Koguryo people worshipped many ancestors and other beings that they found to be supernatural.  Every October, there was a festival called the Dongmaeng Festival that was held.  This festival was kept to worship the gods and other supernatural beings.  The ceremony always followed after with huge celebratory feasts, games and other activities. Koguryo people worshipped and respected Jumong, the founder of Koguryo.  During the Dongmaeng Festival a religious ritual was performed for Jumong and the other ancestors and gods.  The people found mythical beasts and other animals to be sacred in Koguryo. They worshipped the dragon and phoenix as well as a three legged crow representing the sun called Samjogo that was considered the most powerful out of the three.  There were also paintings and other murals of theses mythical beast in the Koguryo king tombs today.  Koguryo people believed in the ‘Sasin’, who were four mythical animals that guarded different areas.  There was a blue dragon called chungryong that guarded the east, white tiger, also known as baek-ho, guarded the west, hyunma ia a black turtle, sometimes depicted having snakes for a tail, that guarded the north and the one who guarded the south was a red phoenix called jujak.  There were many Koguryo arts that were preserved in the large tombs.

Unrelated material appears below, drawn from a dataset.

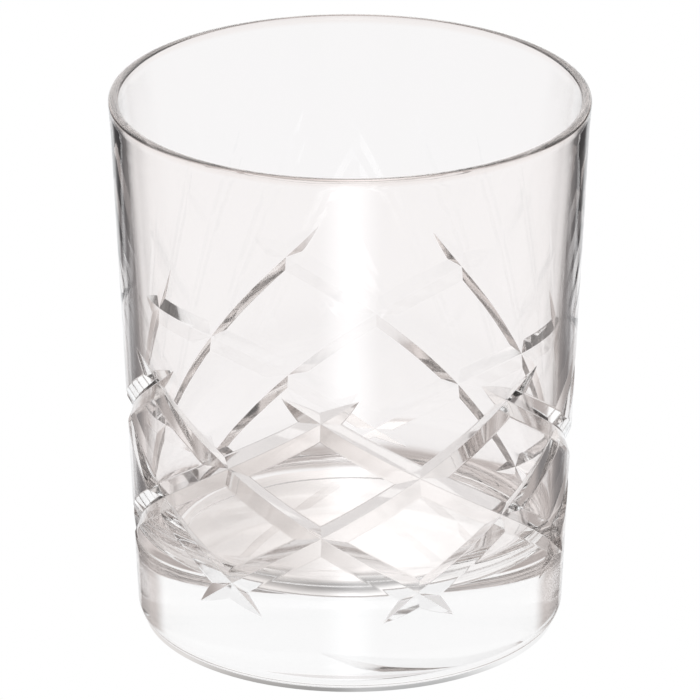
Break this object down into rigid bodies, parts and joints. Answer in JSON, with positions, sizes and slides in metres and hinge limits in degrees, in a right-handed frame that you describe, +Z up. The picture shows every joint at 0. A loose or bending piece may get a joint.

Koguryo was a great civilization. It influenced so much, affecting how the future ended up.  There are still many artifacts from Koguryo that can help people uncover the history of Koguryo . It was the largest of the Three Kingdoms of Korea and it had survived for about 805 years.  Some cultural legacies of Koguryo can be found within modern Korean culture.  The remains of walled towns, fortresses, palaces, tombs, and other artifact have been found in North Korea and Manchria.  Koguryo was a great ancient kingdom that went through many hardships and golden ages, having an interesting culture and lifestyle.